■ Your goal: Look for the string "object" in the lines and copy each line that has it.

■ Material for this task:
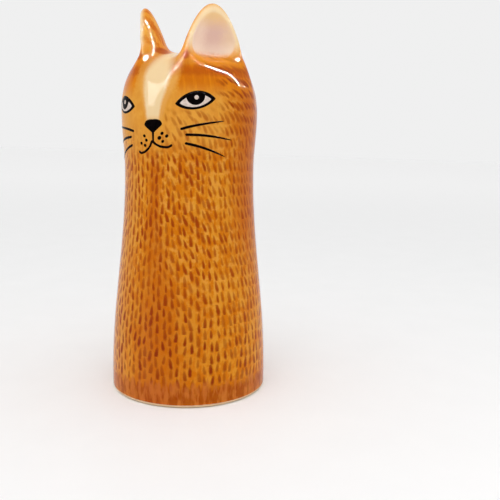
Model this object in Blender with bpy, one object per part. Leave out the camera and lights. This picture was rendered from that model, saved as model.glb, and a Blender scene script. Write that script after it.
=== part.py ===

---

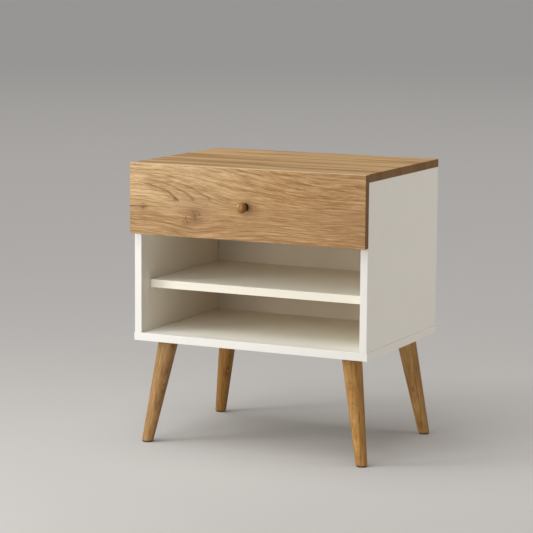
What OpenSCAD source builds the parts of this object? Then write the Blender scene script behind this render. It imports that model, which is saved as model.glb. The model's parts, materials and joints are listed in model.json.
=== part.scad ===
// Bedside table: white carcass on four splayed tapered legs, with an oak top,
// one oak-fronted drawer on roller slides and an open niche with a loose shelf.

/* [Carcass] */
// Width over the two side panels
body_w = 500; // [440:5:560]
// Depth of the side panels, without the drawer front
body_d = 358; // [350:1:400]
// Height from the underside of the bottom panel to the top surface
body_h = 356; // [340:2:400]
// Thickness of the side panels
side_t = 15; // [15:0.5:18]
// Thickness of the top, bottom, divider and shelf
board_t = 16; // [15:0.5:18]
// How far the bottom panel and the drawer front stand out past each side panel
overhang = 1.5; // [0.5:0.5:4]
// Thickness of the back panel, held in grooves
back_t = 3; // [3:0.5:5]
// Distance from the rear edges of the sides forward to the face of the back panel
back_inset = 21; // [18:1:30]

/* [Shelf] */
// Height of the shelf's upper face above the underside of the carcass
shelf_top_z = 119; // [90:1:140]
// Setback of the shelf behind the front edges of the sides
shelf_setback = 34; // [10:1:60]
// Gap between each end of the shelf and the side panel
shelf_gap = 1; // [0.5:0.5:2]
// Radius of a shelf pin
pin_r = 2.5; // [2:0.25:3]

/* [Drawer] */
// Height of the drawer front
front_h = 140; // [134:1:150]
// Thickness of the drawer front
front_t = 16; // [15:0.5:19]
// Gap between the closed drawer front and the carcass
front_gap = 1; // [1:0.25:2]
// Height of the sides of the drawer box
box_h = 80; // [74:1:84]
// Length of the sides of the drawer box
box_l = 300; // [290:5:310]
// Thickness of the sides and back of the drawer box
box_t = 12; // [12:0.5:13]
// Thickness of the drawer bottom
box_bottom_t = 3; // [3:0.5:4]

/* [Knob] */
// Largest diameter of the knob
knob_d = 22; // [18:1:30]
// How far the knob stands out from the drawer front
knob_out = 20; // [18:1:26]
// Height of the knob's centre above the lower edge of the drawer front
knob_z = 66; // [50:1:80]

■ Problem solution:
Model this object in Blender with bpy, one object per part. Leave out the camera and lights. This picture was rendered from that model, saved as model.glb, and a Blender scene script. Write that script after it.
What OpenSCAD source builds the parts of this object? Then write the Blender scene script behind this render. It imports that model, which is saved as model.glb. The model's parts, materials and joints are listed in model.json.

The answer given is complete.